One time, a costar of hers got stuck in an elevator trying to get to the stage. When she didn’t show up, Radvanovsky turned one way to sing the costar’s line, then turned back the other way to sing her own lines.

“I think faith and spirituality is important, especially in the business we’re in, which is so transient,” she says. “Being onstage, it’s so easy to get caught up in the glitz and the glamour of it and forget about your roots and stay grounded in who you are as a person.” 

And her husband, Duncan Lear, is also there to pull her down to Earth if she starts to fly too high, she says. Their home in Caledon, Ontario, is close to the Canadian Opera Company’s Four Seasons Centre.

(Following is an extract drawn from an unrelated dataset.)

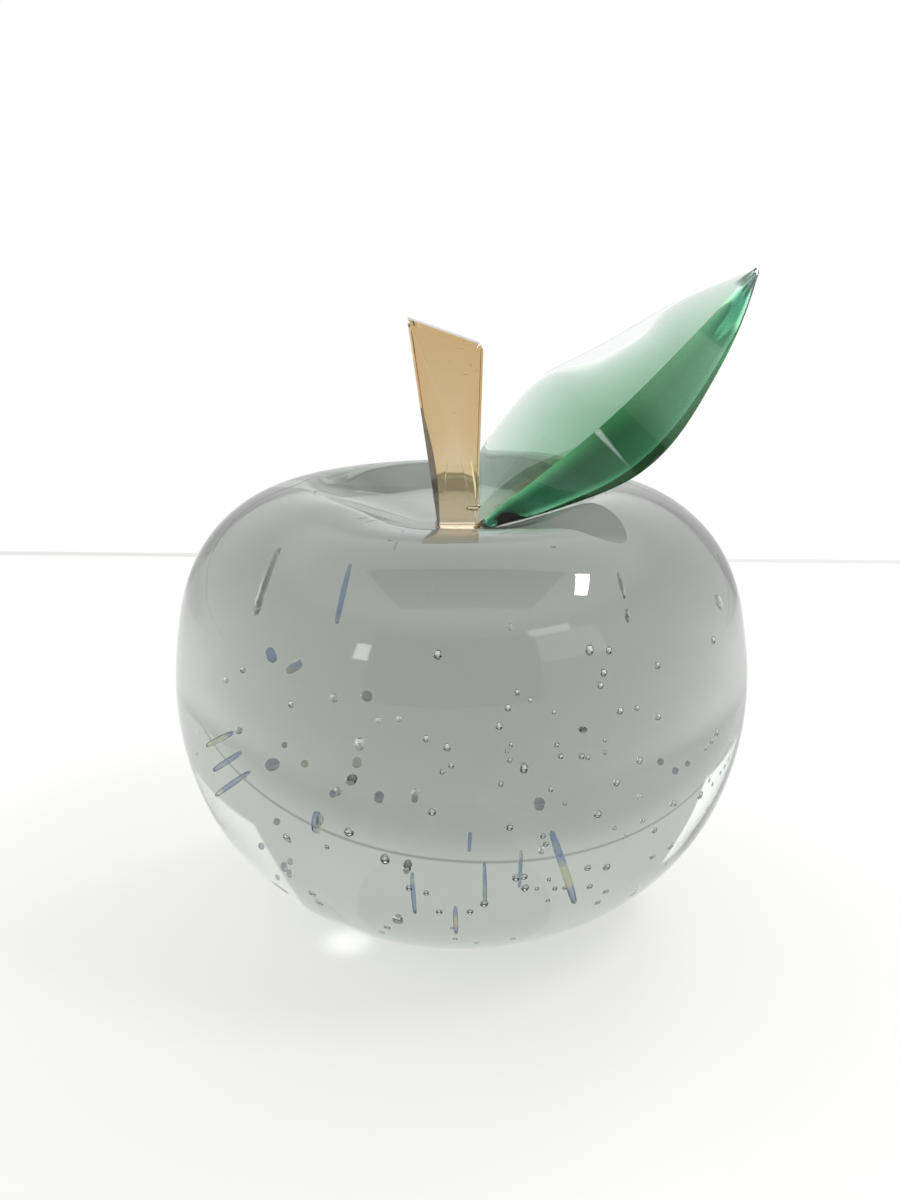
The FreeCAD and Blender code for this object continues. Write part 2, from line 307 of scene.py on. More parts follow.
# %% Seeds that show singly
# Across and down in pixels of the frame, depth in mm, radius in mm
seen_seeds = np.array([
    (392, 557, 22, 0.62), (321, 541, 30, 0.5), (331, 551, 30, 0.5), (341, 549, 30, 0.35),
    (349, 536, 20, 0.35),
    (438, 654, 12, 0.75), (367, 688, 40, 0.95), (710, 638, 9, 0.6), (656, 662, 14, 0.55), (589, 649, 12, 0.8),
    (608, 649, 12, 0.6), (603, 670, 12, 0.62), (600, 683, 12, 0.6), (620, 709, 14, 0.65), (637, 706, 14, 0.5),
    (658, 715, 16, 0.6), (554, 710, 12, 0.4), (517, 690, 12, 0.5), (508, 706, 12, 0.62), (499, 725, 12, 0.68),
    (378, 718, 25, 0.5), (399, 716, 25, 0.5), (426, 738, 14, 0.65), (447, 747, 14, 0.75), (451, 765, 14, 0.6),
    (442, 772, 10, 0.5), (511, 744, 10, 0.42), (507, 751, 10, 0.42), (510, 760, 10, 0.5), (524, 768, 10, 0.8),
    (501, 784, 10, 0.5), (557, 744, 12, 0.5), (561, 756, 12, 0.5), (551, 789, 12, 0.48), (565, 803, 12, 0.42),
    (540, 804, 45, 0.9), (432, 812, 12, 0.75), (414, 799, 35, 0.6), (378, 797, 45, 0.8), (359, 743, 25, 0.95),
    (356, 762, 40, 0.8), (304, 763, 40, 0.6), (272, 764, 55, 0.9), (332, 794, 30, 0.6), (284, 744, 40, 0.45),
    (605, 739, 14, 0.4), (605, 752, 12, 0.4), (588, 757, 12, 0.5), (640, 760, 16, 0.6), (617, 782, 14, 0.6),
    (598, 814, 12, 0.75), (640, 796, 20, 0.45), (662, 760, 40, 0.5), (677, 770, 40, 0.5), (689, 762, 40, 0.4),
    (385, 859, 10, 0.85), (426, 893, 10, 0.5), (409, 888, 8, 0.6), (516, 878, 8, 0.7), (524, 877, 8, 0.65),
    (543, 836, 10, 0.5), (546, 844, 10, 0.55), (525, 888, 8, 0.7), (537, 889, 8, 0.4), (549, 880, 8, 0.4),
    (588, 868, 8, 0.65), (607, 867, 8, 0.75), (590, 887, 8, 0.6), (606, 892, 8, 0.6), (598, 903, 8, 0.6),
    (555, 889, 6, 0.5), (565, 888, 6, 0.5), (548, 901, 6, 0.42), (470, 912, 6, 0.6), (439, 912, 8, 0.6),
    (484, 904, 8, 0.7), (716, 732, 7, 0.65), (711, 741, 7, 0.55), (705, 748, 7, 0.5), (722, 758, 5, 0.42),
    (728, 758, 5, 0.42), (724, 766, 5, 0.5), (720, 772, 5, 0.42), (709, 780, 6, 0.4), (712, 784, 6, 0.4),
    (700, 795, 7, 0.8), (707, 808, 6, 0.5), (671, 846, 7, 0.7), (666, 864, 7, 0.6), (655, 830, 12, 0.6),
    (643, 820, 20, 0.5), (615, 828, 14, 0.4), (625, 837, 20, 0.4), (320, 903, 6, 0.7), (318, 820, 30, 0.9),
    (349, 832, 12, 0.9), (327, 847, 8, 0.45), (291, 861, 35, 0.5), (285, 865, 35, 0.6), (290, 872, 35, 0.5),
    (278, 877, 30, 0.4), (262, 846, 35, 0.5), (277, 821, 40, 0.5), (382, 932, 5, 0.6), (455, 939, 5, 0.5),
    (476, 943, 5, 0.4), (513, 939, 5, 0.5), (437, 948, 4, 0.45),
])
seen_places = inside_place(seen_seeds[:, :2], seen_seeds[:, 2] * mm)
seed_scale = 0.85
seen_radii = seed_scale * seen_seeds[:, 3] * mm
print(len(seen_seeds), "seeds placed by sight")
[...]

Radvanovsky considers it her home venue, and it’s one of her favourites — another reason this fall’s production of Rusalka will be close to her heart. Another time, during a dramatic scene in which Radvanovsky’s character was supposed to stab another character, the knife prop flew out of her hand (she’d been wearing gloves made of synthetic fabric that made her hands sweat). Luckily she and her intended stabee were able to improvise. They both dashed for the knife to struggle for control, adding an extra touch of drama. 

Through the ups and downs of her roles, Radvanovsky says her spirituality and belief in a higher power keep her grounded. That’s what reminds her who she truly is and makes sure Sandy Singer doesn’t overpower Sondra.